Credit Dominique Maria Bonessi
Mayor Catherine Pugh [Right] with DPW Director Rudolph Chow [Left] at the groundbreaking of the new sump pump at the Back River Wastewater Plant.

Rudolph Chow, director of the Department of Public Works, says they are tasked with assessing the size and capacity of the existing pipes and improving water quality.

But as the city remains strapped for money Chow says, "It comes down to affordability. We know what we need to do, but can we can afford to do that in such a short time.”

Another part of the billion dollar consent decree requires the city to pay $2500 to each household affected by sewage overflows after the city replaces the sewage pipes. But Lennon, Hicks, and others with claims won’t see any of that money. Chow says he understands their concerns.

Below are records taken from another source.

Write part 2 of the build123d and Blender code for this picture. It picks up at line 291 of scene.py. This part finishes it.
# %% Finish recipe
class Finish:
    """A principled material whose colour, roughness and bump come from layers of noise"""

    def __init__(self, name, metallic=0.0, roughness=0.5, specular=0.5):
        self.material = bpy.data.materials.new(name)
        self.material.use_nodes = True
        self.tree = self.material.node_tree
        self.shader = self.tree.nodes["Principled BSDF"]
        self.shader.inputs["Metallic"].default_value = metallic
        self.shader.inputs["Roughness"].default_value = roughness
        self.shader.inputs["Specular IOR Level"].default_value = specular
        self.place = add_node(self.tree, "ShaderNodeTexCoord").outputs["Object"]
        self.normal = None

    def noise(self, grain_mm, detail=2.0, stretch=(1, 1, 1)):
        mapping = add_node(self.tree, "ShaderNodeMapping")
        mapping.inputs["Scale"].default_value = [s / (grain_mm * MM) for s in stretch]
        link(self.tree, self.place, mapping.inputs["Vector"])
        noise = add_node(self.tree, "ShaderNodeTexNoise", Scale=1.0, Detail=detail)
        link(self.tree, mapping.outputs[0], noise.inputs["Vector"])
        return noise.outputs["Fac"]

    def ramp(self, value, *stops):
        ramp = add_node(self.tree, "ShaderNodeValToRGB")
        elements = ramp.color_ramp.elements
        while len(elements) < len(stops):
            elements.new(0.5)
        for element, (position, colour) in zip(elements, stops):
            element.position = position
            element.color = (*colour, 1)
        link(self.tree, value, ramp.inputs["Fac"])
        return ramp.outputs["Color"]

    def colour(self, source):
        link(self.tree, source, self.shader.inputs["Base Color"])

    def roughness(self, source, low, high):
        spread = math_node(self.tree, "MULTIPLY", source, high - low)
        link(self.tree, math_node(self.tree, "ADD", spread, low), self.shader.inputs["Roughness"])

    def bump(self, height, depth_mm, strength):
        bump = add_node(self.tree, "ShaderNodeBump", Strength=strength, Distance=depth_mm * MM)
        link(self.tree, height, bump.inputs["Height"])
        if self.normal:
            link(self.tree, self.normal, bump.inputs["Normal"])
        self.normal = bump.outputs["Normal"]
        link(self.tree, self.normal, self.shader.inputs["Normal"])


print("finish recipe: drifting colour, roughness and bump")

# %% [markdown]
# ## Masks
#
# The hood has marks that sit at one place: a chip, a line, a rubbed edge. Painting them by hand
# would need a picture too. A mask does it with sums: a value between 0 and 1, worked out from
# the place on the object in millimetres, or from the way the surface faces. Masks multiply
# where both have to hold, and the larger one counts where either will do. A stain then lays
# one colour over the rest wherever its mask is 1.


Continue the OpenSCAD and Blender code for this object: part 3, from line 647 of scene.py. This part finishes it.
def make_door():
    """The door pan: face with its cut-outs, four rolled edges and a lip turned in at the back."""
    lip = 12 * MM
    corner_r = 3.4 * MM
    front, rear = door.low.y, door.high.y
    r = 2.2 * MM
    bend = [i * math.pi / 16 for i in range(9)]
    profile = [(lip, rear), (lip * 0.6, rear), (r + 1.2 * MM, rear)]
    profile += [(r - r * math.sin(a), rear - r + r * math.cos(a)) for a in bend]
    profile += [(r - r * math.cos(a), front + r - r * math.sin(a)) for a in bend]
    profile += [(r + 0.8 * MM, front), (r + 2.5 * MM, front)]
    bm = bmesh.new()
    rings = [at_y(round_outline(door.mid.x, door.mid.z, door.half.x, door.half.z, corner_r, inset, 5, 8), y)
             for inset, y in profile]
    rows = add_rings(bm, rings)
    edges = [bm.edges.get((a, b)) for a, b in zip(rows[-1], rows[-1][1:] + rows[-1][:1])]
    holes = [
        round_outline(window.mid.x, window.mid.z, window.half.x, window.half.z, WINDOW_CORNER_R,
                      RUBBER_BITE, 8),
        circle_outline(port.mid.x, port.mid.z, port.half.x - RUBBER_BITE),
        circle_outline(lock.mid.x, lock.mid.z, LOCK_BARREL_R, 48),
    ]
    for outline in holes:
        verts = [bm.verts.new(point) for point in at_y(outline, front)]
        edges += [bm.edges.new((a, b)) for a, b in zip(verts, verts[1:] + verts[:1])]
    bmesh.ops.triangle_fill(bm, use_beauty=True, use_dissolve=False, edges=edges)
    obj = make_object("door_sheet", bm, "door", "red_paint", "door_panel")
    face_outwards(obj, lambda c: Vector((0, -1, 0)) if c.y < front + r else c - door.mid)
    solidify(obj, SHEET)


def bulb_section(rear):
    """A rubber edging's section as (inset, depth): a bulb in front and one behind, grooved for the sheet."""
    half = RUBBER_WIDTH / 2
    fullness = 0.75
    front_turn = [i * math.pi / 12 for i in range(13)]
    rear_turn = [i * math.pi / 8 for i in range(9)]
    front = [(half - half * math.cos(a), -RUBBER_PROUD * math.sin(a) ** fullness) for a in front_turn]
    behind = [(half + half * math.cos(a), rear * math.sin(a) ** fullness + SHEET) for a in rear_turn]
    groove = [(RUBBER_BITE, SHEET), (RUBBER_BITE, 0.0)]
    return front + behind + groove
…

"In order for us to administer the program. The question is how far do we go back and under what circumstances," says Chow. "It is very difficult to make that kind of determination. So through our negotiation we basically agreed that we will look forward.”

As the city moves to fix the problems of sewage overflow, Helena Hicks says her neighbors are still dealing with the aftermath of years of sewage.

“The homes that had massive damage people are still in them because they can’t sell them," says Hicks. "No one is going to buy a home that has got two or three feet of raw sewage in it.”

The Environmental Protection Agency and Maryland’s Department of the Environment must sign off on the agreement and a federal court is expected to approve in October. But the city will continue to struggle with its ancient sewer pipes and tens of thousands of gallons of sewage overflow for years to come.